**WORK REQUIRED**
Return the lines from the line containing "holes = (circle(tube_x, 0.0, TUBE_R" through the line containing "if empty is" exactly. No other line should appear in the answer.

— START —

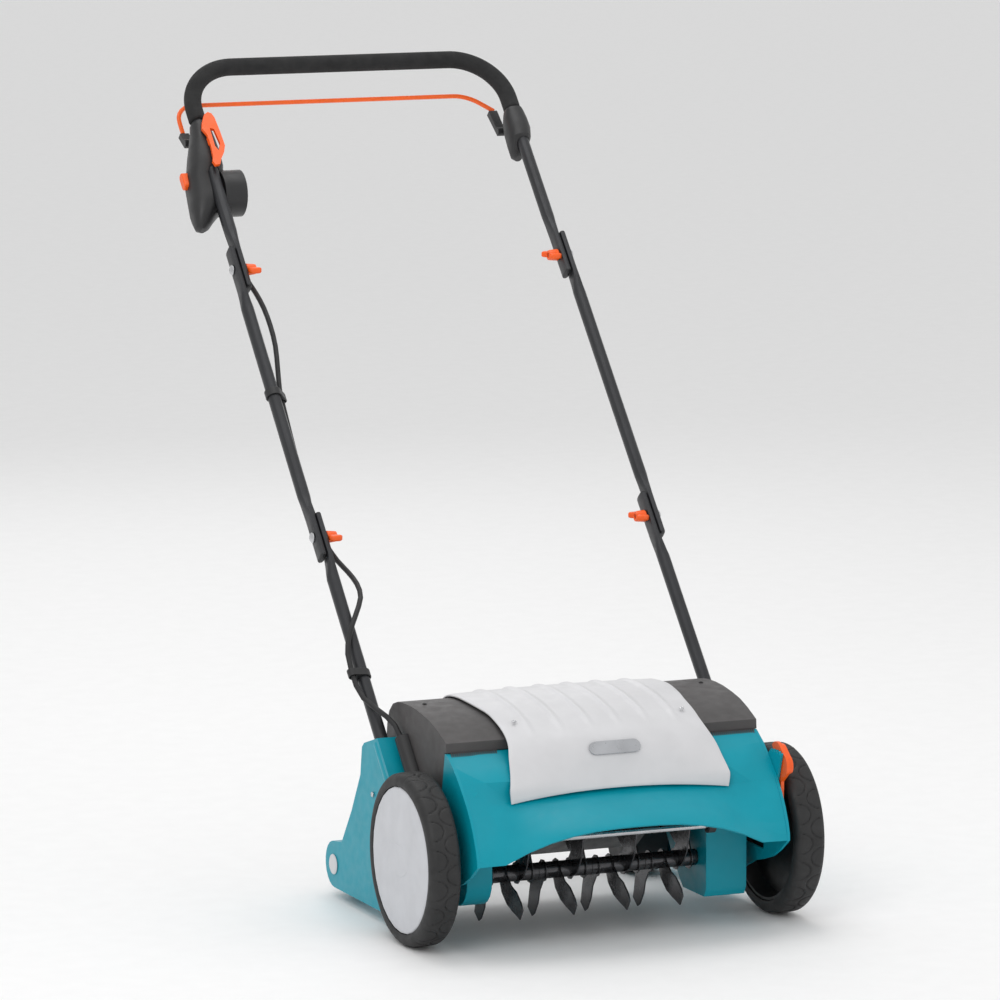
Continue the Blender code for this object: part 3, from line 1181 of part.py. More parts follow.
def cable_clip(name, tube_x, lead_x, lead_behind, along, axis):
    """Strap around a tube and the lead beside it."""
    wall, width = 0.0020, 0.0110
    reach = Vector((lead_x - tube_x, lead_behind))
    heading = degrees(atan2(reach.y, reach.x))
    big, small = TUBE_R + GAP + wall, CABLE_R + 2 * GAP + wall
    lean = degrees(acos((big - small) / reach.length))
    outline = (arc(tube_x, 0.0, big, heading + lean, heading + 360 - lean, 14)
               + arc(lead_x, lead_behind, small, heading - lean, heading + lean, 8))
    holes = (circle(tube_x, 0.0, TUBE_R + GAP, 18), circle(lead_x, lead_behind, CABLE_R + 3 * GAP, 12))
    solid(name, extrusion(outline, along - width / 2, along + width / 2, place=across, holes=holes),
          BLACK, axis)


cable_clip("cable_clip_middle", -MIDDLE_TUBE_X, -0.2365, 0.0123, CLIP_MIDDLE, "lower_fold_axis")
cable_clip("cable_clip_lower", -SOCKET_TUBE_X, -0.2620, -0.0070, CLIP_LOWER, "machine")
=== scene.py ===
import json
from math import cos, pi, radians, sin

import bmesh
import bpy
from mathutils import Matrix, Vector


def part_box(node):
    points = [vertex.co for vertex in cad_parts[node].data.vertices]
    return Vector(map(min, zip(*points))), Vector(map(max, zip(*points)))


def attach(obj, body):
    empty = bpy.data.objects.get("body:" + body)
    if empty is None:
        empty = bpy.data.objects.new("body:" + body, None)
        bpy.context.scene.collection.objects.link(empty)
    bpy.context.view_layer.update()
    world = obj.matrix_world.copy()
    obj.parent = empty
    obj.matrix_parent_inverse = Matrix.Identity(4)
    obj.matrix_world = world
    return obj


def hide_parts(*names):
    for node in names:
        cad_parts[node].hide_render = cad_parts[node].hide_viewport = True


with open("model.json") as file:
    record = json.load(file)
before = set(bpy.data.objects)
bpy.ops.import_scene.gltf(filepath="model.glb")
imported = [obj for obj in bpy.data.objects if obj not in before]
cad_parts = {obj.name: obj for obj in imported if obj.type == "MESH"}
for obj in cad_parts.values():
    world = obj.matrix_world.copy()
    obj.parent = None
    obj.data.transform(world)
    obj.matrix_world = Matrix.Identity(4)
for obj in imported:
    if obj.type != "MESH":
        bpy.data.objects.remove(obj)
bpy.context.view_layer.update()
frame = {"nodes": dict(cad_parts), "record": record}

# ---------------------------------------------------------------- measures, in metres
HANDLE_ANGLE = radians(47.33)
TYRE_SEGMENTS, TYRE_LUGS = 432, 18
GROOVE_DEPTH, GROOVE_HALF = 0.0016, 0.0011
RIB_PITCH, RIB_FIRST, RIB_HEIGHT, RIB_HALF = 0.0426, 0.0203, 0.0024, 0.0075
RIB_FRONT, RIB_FADE = -0.0410, 0.0600
VENT_PITCH, VENT_TOOTH = 0.0030, 0.0014
VENT_FROM, VENT_TO = 0.1535, 0.2215
VENT_SECTION = ((-0.0180, 0.1428), (-0.0206, 0.1418), (-0.0236, 0.1368), (-0.0206, 0.1382))

UPPER_BOLT, LAP_BEYOND = 0.4537, 0.0330       # along the handle, and a tube's end beyond its bolt
INNER_X, MIDDLE_X = 0.2430, 0.2524            # planes of the inner and the middle tubes
PLUG_HALF_X, PLUG_HALF_HIGH = 0.0042, 0.0114
GRIP_REACH, GRIP_FROM, BEND_R, GRIP_R = 0.8120, 0.7150, 0.0750, 0.0125
GRIP_SIDES, BEND_STEPS = 36, 24
NUT_R, NUT_BORE_R, NUT_LENGTH, NUT_SIDES, WING_SET_BACK = 0.0085, 0.0040, 0.0150, 32, 0.0030
INLET_ALONG, INLET_BEHIND, INLET_DEPTH, PIN_SPREAD = 0.6050, 0.0245, 0.0200, 0.0085
PANEL_SCREW, COVER_SCREW = (0.1213, -0.0018, 0.1736), (0.2020, 0.1124, 0.1831)
BRACKET_SCREW_Y, BRACKET_SCREW_Z = 0.1600, 0.0560
USUAL_SHARP, USUAL_EDGE, THIN_EDGE = 39.0, 0.0007, 0.0003
MOTTLE_SCALE, GLOSS_SCALE, GRAIN_DEPTH = 28.0, 70.0, 0.0006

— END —

**THE RESULT**
    holes = (circle(tube_x, 0.0, TUBE_R + GAP, 18), circle(lead_x, lead_behind, CABLE_R + 3 * GAP, 12))
    solid(name, extrusion(outline, along - width / 2, along + width / 2, place=across, holes=holes),
          BLACK, axis)


cable_clip("cable_clip_middle", -MIDDLE_TUBE_X, -0.2365, 0.0123, CLIP_MIDDLE, "lower_fold_axis")
cable_clip("cable_clip_lower", -SOCKET_TUBE_X, -0.2620, -0.0070, CLIP_LOWER, "machine")
=== scene.py ===
import json
from math import cos, pi, radians, sin

import bmesh
import bpy
from mathutils import Matrix, Vector


def part_box(node):
    points = [vertex.co for vertex in cad_parts[node].data.vertices]
    return Vector(map(min, zip(*points))), Vector(map(max, zip(*points)))


def attach(obj, body):
    empty = bpy.data.objects.get("body:" + body)
    if empty is None:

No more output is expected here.